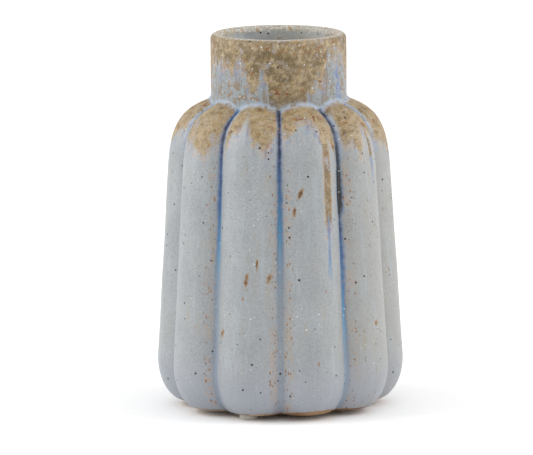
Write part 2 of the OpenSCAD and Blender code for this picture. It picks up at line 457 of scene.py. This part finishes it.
tail = np.full(len(height), NO_TAIL)
tail_tone = np.zeros(len(height))
run = np.zeros(len(height))
for middle, half, low, tail_low in drips:
    off = np.abs(azimuth - middle)
    inside = np.minimum((half - off) * 5, (height - low) / 1.5)
    above_edge = np.where(on_neck, above_edge, np.maximum(above_edge, np.clip(inside, -20, 9)))
    run = np.maximum(run, np.clip(inside, 0, 1) * (height < LOW_TONE_Z))
    under = (off < 2.5 * half) & (height < low + TAIL_LAP) & (height > tail_low)
    tail = np.where(under, np.radians(off) * radius + 0.5, tail)
    fade = np.clip(np.minimum((low + TAIL_LAP - height) / 6, (height - tail_low) / 14), 0, 1)
    tail_tone = np.where(under, TAIL_TONE * fade, tail_tone)
print(f"brown glaze covers {np.mean(above_edge > 0):.0%} of the vertices")

# %% [markdown]
# The creases carry a tone as well, from 0 where no glaze has gathered, through blue, to 1 where it is so thick that
# it fires almost black. It falls down each crease, because the glaze ran down it and the flow gave out. Each entry is
# a height in millimetres and the tone there. A crease is known by its azimuth.

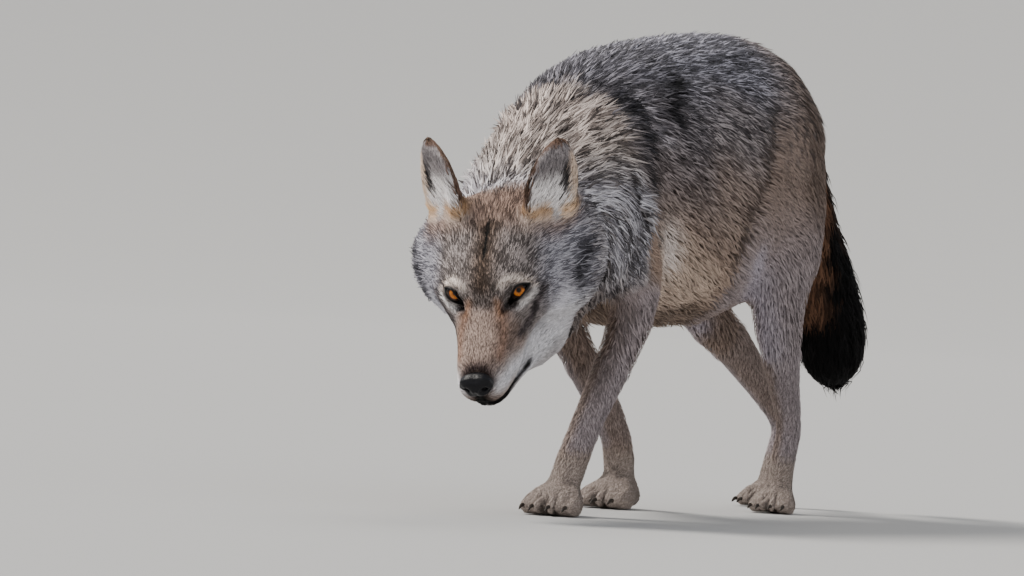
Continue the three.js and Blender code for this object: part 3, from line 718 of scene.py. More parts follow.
    # Dark hair round the nose, the eyes and the mouth.
    coat(trail(mirrored, ((0, -112, -18), (14, -114, -20), (25, -124, -34)), 9), "201618 483a3c 181214", 0.6)
    coat(trail(mirrored, TEAR_LINE, 3.6) * 1.1, "060505 0e0b0b 040303", 1)
    coat(trail(mirrored, LIP_LINE, 5.5) * 1.3 * whole, "040404 0a090a 030303", 1)
    coat(trail(mirrored, ((0, -136, -52), (2, -133, -66), (4, -122, -84), (14, -114, -90)), 14) * 1.3 * whole,
         "050505 0c0b0c 040404", 1)
    coat(trail(mirrored, ((43, -44, -96), (47, -32, -98)), 6) * 1.3 * whole, "050505 0e0c0d 040404", 1)
    coat(trail(mirrored, ((14, -116, -93), (27, -96, -92)), 9) * 1.3 * whole, "050505 0e0c0d 040404", 1)

    # Ears: rufous behind with a dark rim, white hair within from the inner corner, grey towards the tip.
    ear = part_of_points(belongs, "ear")
    up, out, open_side = ear_view(points, normals)
    coat(ear, "44342b 7e6658 46362d", 0.45)
    inner = ear * smoothstep(*INNER_EAR, open_side)
    coat(inner, "a09694 fffafa ece6e8", 0.01)
    coat(inner * smoothstep(0.46, 0.70, up) * 0.9, "4a4446 8c8486 4e484c", 0.3)
    # Painted shade: the pit low in the ear's hollow is near black.
    hollow = smoothstep(3, 9, out) * smoothstep(19, 14, out)
    hollow *= smoothstep(0.78, 0.60, up) * smoothstep(0.26, 0.40, up)
    coat(inner * hollow * 0.95, "100c0d 2a2426 100c0d", 0.8)
    inside = np.minimum(out - np.interp(up, EAR_STATIONS, ear_low), (1.02 - up) * 60)
    inside = np.minimum(inside, np.interp(up, EAR_STATIONS, ear_high) - out)
    coat(inner * smoothstep(14, 20, out) * smoothstep(0.92, 0.75, up), "8c7664 e6cfbc c8ae9a", 0.04)
    coat(ear * smoothstep(7.0, 3.5, inside) * smoothstep(0.10, 0.30, up) * (out < 8),
         "40302a 80665a 54423a", 0.35)
    coat(ear * smoothstep(3.0, 1.0, inside) * smoothstep(0.30, 0.55, up), "1c120e 54402f 20150f", 0.6)
    coat(ear * smoothstep(0.30, 0.10, up) * smoothstep(-8, -15, out), "8e6a4a d0a880 b08860", 0.12)
    coat(ear * smoothstep(0.22, 0.06, up) * smoothstep(-6, 6, out), "a87c58 f0c698 d8a878", 0.03)
    return look[:, :3], look[:, 3:6], look[:, 6:9], np.clip(look[:, 9], 0, 1)


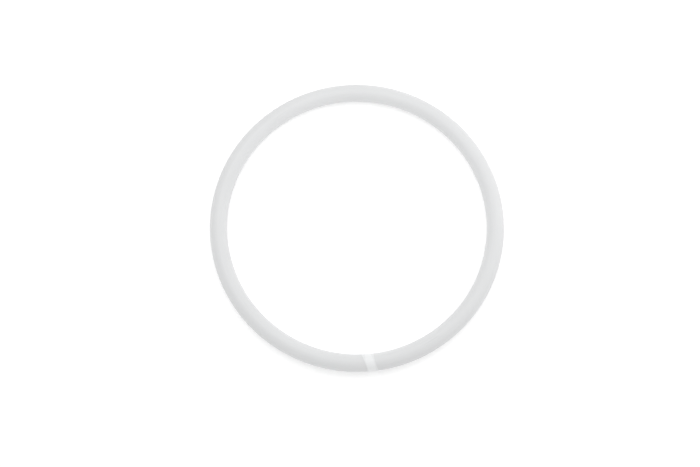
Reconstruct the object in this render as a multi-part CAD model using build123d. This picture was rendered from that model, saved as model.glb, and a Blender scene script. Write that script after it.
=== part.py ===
from build123d import *

import os
from math import degrees, pi

# A rhythmic gymnastics hoop: one plastic tube bent into a ring, whose two ends are pushed onto a plug,
# stapled to it and taped over.
# The hoop lies flat. The origin is the centre of the ring, on the surface that it lies on, and +Z is up.
# The seam between the two ends of the tube is at -Y. Left and right are as seen from above with the seam
# nearest, so left is -X. Sizes are in millimetres. A place along the tube is measured from the seam along
# the middle of the tube, and is positive to the right.

# Ring
inner_diameter = 450.0  # the clear opening that the gymnast passes through
tube_diameter = 30.0
tube_wall = 2.0
seam_gap = 0.4  # between the two cut ends

# Tape over the seam: a strip wound about one and a half times round it, at a slant. Its two turns lie nearly
# on each other, and are furthest apart on the inner side.
tape_thickness = 0.2
tape_layers = 2
tape_clearance = 0.02
tape_left_inner = 14.4  # how far it reaches to the left of the seam, on the inner side of the ring
tape_left_outer = 4.4
tape_right_inner = 5.4
tape_right_outer = 11.2

# Staples, on the inner side of the ring, one each side of the tape. Their crowns are driven in flush.
staple_wire = 1.0
staple_crown = 10.0  # between the middles of the two legs
staple_beyond_tape = 4.0
staple_bend = 0.05  # radius inside the two bends
staple_sink = 0.1  # plastic surface above the middle of the crown
staple_tip_cover = 0.8  # plug left between a leg's tip and the plug's bore
staple_clearance = 0.03  # between a staple and the plastic that it pushes aside

# Plug inside the two ends
plug_beyond_staples = 12.0
plug_clearance = 0.05  # radial, between the ribs and the bore of the tube
plug_wall = 3.6  # between the ribs
plug_lead = 1.5  # chamfer that guides the tube onto the plug
rib_height = 0.5
rib_width = 4.0
rib_pitch = 12.0
ribs_each_side = 3

# Sizes that follow from those above
tube_radius = tube_diameter / 2
bore_radius = tube_radius - tube_wall
inner_radius = inner_diameter / 2
centre_radius = inner_radius + tube_radius
outer_radius = centre_radius + tube_radius
once_round = 2 * pi * centre_radius
rib_radius = bore_radius - plug_clearance
plug_radius = rib_radius - rib_height
plug_bore_radius = plug_radius - plug_wall
wire_radius = staple_wire / 2
crown_half = staple_crown / 2 + wire_radius
crown_radius = inner_radius + staple_sink + wire_radius  # from the hoop's axis to the middle of the crown
groove_floor = crown_radius + wire_radius + staple_clearance
staple_tip = centre_radius - plug_bore_radius - staple_tip_cover  # from the hoop's axis to the tips
tape_reach = max(tape_left_inner, tape_right_inner)
staple_place = tape_reach + staple_beyond_tape + crown_half
plug_half = staple_place + crown_half + plug_beyond_staples


def at_place(place, shape):
    """Turns a shape made on the +X axis about the hoop's axis, to that place along the tube."""
    seam_angle = -90
    return Rot(Z=seam_angle + degrees(place / centre_radius)) * shape


def tube_arc(radius, bore, start, end):
    """A stretch of pipe, or of solid bar where bore is 0, that follows the ring from start to end."""
    middle = Plane.XZ * Pos(centre_radius, tube_radius)
    section = middle * Circle(radius)
    if bore:
        section -= middle * Circle(bore)
    return at_place(start, revolve(section, Axis.Z, degrees((end - start) / centre_radius)))


def cut_staple_holes(body):
    """Takes out of a body what the legs and the crowns of the two staples push aside."""
    above = inner_radius - staple_wire
    across = staple_wire + 2 * staple_clearance
    hole_depth = staple_tip + staple_clearance - above
    hole = Cylinder(across / 2, hole_depth)
    hole = Pos(above + hole_depth / 2, 0, tube_radius) * Rot(Y=90) * hole
    groove_depth = groove_floor - above
    groove = Box(groove_depth, 2 * (crown_half + staple_clearance), across)
    groove = Pos(above + groove_depth / 2, 0, tube_radius) * groove
    for place in (-staple_place, staple_place):
        body -= at_place(place, groove)
        for side in (-1, 1):
            body -= at_place(place, Pos(Y=side * staple_crown / 2) * hole)
    return body


def hoop_tube():
    """The whole tube, from one cut end round to the other."""
    return cut_staple_holes(tube_arc(tube_radius, bore_radius, seam_gap / 2, once_round - seam_gap / 2))


def joint_plug():
    """A hollow curved plug with ribs that grip the bore of the tube, and a chamfer at each end."""
    body = tube_arc(plug_radius, 0, -plug_half, plug_half)
    end_edges = body.faces().filter_by(GeomType.PLANE).edges()
    body = chamfer(end_edges, plug_lead)
    first_rib = plug_half - plug_lead - rib_width
    for side in (-1, 1):
        for number in range(ribs_each_side):
            middle = side * (first_rib - number * rib_pitch)
            body += tube_arc(rib_radius, 0, middle - rib_width / 2, middle + rib_width / 2)
    body -= tube_arc(plug_bore_radius, 0, -plug_half - plug_lead, plug_half + plug_lead)
    return cut_staple_holes(body)


def staple(place):
    """A U of round wire. Its crown lies along the ring's inner side, and its legs point outwards."""
    half = staple_crown / 2
    corners = [(staple_tip, -half), (crown_radius, -half), (crown_radius, half), (staple_tip, half)]
    path = Pos(Z=tube_radius) * FilletPolyline(*corners, radius=wire_radius + staple_bend)
    wire_end = Plane(origin=path @ 0, z_dir=path % 0)
    return at_place(place, sweep(wire_end * Circle(wire_radius), path=path))


def slant_plane(inner_place, outer_place):
    """The upright plane that crosses the ring's inner and outer sides at those two places."""
    at_inner = at_place(inner_place, Vertex(inner_radius, 0, 0)).center()
    at_outer = at_place(outer_place, Vertex(outer_radius, 0, 0)).center()
    across = at_outer - at_inner
    return Plane(origin=at_inner, x_dir=across, z_dir=across.cross(Vector(0, 0, 1)))


def joint_tape():
    """The wound strip as one thin shell round the tube, between its two slanted edges."""
    inside = tube_radius + tape_clearance
    outside = inside + tape_layers * tape_thickness
    reach = 2 * max(tape_left_inner, tape_left_outer, tape_right_inner, tape_right_outer)
    shell = tube_arc(outside, inside, -reach, reach)
    shell = split(shell, bisect_by=slant_plane(-tape_left_inner, -tape_left_outer), keep=Keep.BOTTOM)
    return split(shell, bisect_by=slant_plane(tape_right_inner, tape_right_outer), keep=Keep.TOP)


parts = {
    "hoop_tube": hoop_tube(),
    "joint_plug": joint_plug(),
    "staple_left": staple(-staple_place),
    "staple_right": staple(staple_place),
    "joint_tape": joint_tape(),
}
os.makedirs("parts", exist_ok=True)
for name, shape in parts.items():
    export_step(shape, f"parts/{name}.step")
    size = shape.bounding_box().size
    print(f"{name}: {len(shape.solids())} solid, {shape.volume:.1f} mm3,")
    print(f"    {size.X:.2f} x {size.Y:.2f} x {size.Z:.2f} mm")
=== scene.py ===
# %% [markdown]
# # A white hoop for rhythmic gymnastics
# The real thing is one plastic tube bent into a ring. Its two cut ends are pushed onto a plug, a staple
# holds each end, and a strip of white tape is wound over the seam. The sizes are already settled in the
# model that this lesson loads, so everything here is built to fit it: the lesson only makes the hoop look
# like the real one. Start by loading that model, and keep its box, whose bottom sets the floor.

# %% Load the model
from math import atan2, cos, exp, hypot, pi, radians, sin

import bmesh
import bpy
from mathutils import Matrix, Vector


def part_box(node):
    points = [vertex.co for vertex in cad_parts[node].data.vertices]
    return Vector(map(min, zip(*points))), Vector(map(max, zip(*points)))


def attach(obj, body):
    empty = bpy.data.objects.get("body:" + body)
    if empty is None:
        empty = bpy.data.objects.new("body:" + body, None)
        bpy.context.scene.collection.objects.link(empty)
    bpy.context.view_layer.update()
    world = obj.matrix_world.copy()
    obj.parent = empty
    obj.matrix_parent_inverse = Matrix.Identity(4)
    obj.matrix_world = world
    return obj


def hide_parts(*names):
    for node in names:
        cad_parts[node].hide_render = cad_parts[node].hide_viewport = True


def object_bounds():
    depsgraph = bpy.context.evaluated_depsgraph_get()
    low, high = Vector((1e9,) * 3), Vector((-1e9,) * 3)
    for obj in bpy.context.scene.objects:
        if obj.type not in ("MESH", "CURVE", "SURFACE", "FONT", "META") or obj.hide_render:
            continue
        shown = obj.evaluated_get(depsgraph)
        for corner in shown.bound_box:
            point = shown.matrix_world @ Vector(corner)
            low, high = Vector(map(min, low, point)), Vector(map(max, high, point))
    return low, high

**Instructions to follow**
Give back exactly the lines from the line that has "size = shape.bounding_box().size" to the line that has "points = [vertex.co", both included, and leave out all others.

**Solution**
    size = shape.bounding_box().size
    print(f"{name}: {len(shape.solids())} solid, {shape.volume:.1f} mm3,")
    print(f"    {size.X:.2f} x {size.Y:.2f} x {size.Z:.2f} mm")
=== scene.py ===
# %% [markdown]
# # A white hoop for rhythmic gymnastics
# The real thing is one plastic tube bent into a ring. Its two cut ends are pushed onto a plug, a staple
# holds each end, and a strip of white tape is wound over the seam. The sizes are already settled in the
# model that this lesson loads, so everything here is built to fit it: the lesson only makes the hoop look
# like the real one. Start by loading that model, and keep its box, whose bottom sets the floor.

# %% Load the model
from math import atan2, cos, exp, hypot, pi, radians, sin

import bmesh
import bpy
from mathutils import Matrix, Vector


def part_box(node):
    points = [vertex.co for vertex in cad_parts[node].data.vertices]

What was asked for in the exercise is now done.